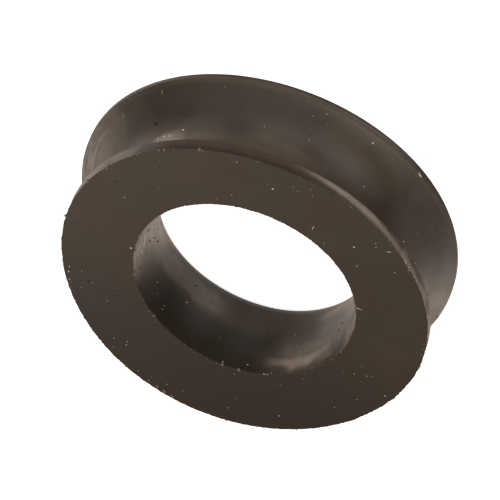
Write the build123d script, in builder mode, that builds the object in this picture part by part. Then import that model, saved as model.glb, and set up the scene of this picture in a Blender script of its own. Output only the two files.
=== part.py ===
from build123d import *
import os

# A moulded rubber ring seal, of the kind that sits in the mouth of a hose coupling.
# It lies on its rear lip with +Z along its axis: the rear face is at z = 0 and the
# flat sealing face, the one that is cut clean after moulding, is on top.

# Driving dimensions, in millimetres
height = 8.8
front_diameter = 33.0
rear_diameter = 34.2
bore_diameter = 20.0
groove_diameter = 28.2
flange_thickness = 1.3
groove_depth_below_face = 3.3
rear_lip_thickness = 0.45

# Edges, in millimetres
bore_rear_chamfer = 0.5
flange_back_radius = 0.25

# Places in the section, worked out from the sizes above
front_radius = front_diameter / 2
rear_radius = rear_diameter / 2
bore_radius = bore_diameter / 2
groove_radius = groove_diameter / 2
flange_back_z = height - flange_thickness
groove_z = height - groove_depth_below_face
groove_front_arc = flange_back_z - groove_z

with BuildPart() as ring_seal:
    # The section is one closed outline: bore, sealing face, flange, groove, flare, lip
    with BuildSketch(Plane.XZ) as section:
        with BuildLine() as outline:
            bore_and_flange = Polyline(
                (rear_radius, rear_lip_thickness),
                (rear_radius, 0),
                (bore_radius, 0),
                (bore_radius, height),
                (front_radius, height),
                (front_radius, flange_back_z),
                (groove_radius + groove_front_arc, flange_back_z),
            )
            groove_front = TangentArc(
                (groove_radius, groove_z),
                (groove_radius + groove_front_arc, flange_back_z),
                tangent=(0, 1),
            )
            flare = TangentArc(
                (groove_radius, groove_z),
                (rear_radius, rear_lip_thickness),
                tangent=(0, -1),
            )
        make_face()
    revolve(axis=Axis.Z)

    # The flange's moulded back edge is round; the lip and the edges of the cut face stay sharp
    circles = ring_seal.edges().filter_by(GeomType.CIRCLE)
    bore_rear_edge = circles.group_by(Axis.Z)[0].sort_by(SortBy.RADIUS)[0]
    flange_edges = circles.filter_by(lambda edge: abs(edge.radius - front_radius) < 1e-6)
    flange_back_edge = flange_edges.sort_by(Axis.Z)[0]
    chamfer(bore_rear_edge, length=bore_rear_chamfer)
    fillet(flange_back_edge, radius=flange_back_radius)

ring_seal.part.label = "ring_seal"

os.makedirs("parts", exist_ok=True)
export_step(ring_seal.part, "parts/ring_seal.step")
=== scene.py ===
import bmesh
import bpy
import math
from mathutils import Matrix, Vector, noise
from mathutils.bvhtree import BVHTree


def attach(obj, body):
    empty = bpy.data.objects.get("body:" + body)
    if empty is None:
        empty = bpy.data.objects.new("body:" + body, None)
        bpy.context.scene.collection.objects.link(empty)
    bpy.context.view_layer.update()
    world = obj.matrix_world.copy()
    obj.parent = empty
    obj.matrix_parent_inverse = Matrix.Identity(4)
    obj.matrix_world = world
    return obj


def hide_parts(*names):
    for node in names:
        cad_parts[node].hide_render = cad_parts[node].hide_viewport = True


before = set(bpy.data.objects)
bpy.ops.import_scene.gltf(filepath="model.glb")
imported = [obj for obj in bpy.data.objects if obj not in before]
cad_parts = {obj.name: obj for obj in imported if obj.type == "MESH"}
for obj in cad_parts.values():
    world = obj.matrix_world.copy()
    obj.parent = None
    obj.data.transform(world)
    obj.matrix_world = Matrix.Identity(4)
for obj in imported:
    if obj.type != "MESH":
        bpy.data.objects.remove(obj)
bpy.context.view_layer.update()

# The viewpoint. A long lens looks at the cut face from 48 degrees off the ring's axis, and is
# rolled so that the face leans to the lower left. The ring itself lies flat on its rear lip.
MM = 0.001
ring_height = 8.8
flange_radius = 16.5
picture_size = 500
lens_in_pixels = 4500
face_centre_in_picture = (241.3, 293.3)
flange_radius_in_picture = 192.35
tilt_off_axis = math.radians(48.0)
heading_of_axis = math.radians(-65.74)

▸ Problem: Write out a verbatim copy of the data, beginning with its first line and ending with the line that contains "groove_front_arc = flange_back_z - groove_z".

▸ The result:
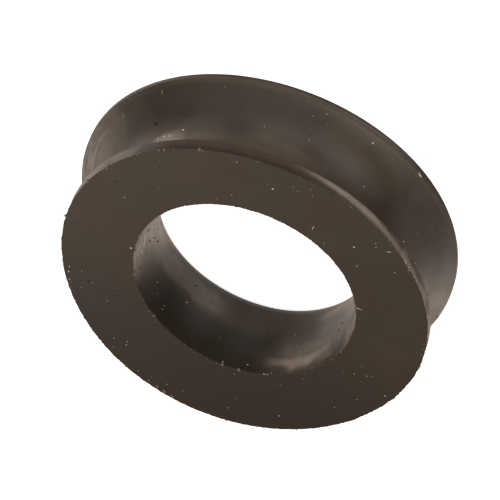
Write the build123d script, in builder mode, that builds the object in this picture part by part. Then import that model, saved as model.glb, and set up the scene of this picture in a Blender script of its own. Output only the two files.
=== part.py ===
from build123d import *
import os

# A moulded rubber ring seal, of the kind that sits in the mouth of a hose coupling.
# It lies on its rear lip with +Z along its axis: the rear face is at z = 0 and the
# flat sealing face, the one that is cut clean after moulding, is on top.

# Driving dimensions, in millimetres
height = 8.8
front_diameter = 33.0
rear_diameter = 34.2
bore_diameter = 20.0
groove_diameter = 28.2
flange_thickness = 1.3
groove_depth_below_face = 3.3
rear_lip_thickness = 0.45

# Edges, in millimetres
bore_rear_chamfer = 0.5
flange_back_radius = 0.25

# Places in the section, worked out from the sizes above
front_radius = front_diameter / 2
rear_radius = rear_diameter / 2
bore_radius = bore_diameter / 2
groove_radius = groove_diameter / 2
flange_back_z = height - flange_thickness
groove_z = height - groove_depth_below_face
groove_front_arc = flange_back_z - groove_z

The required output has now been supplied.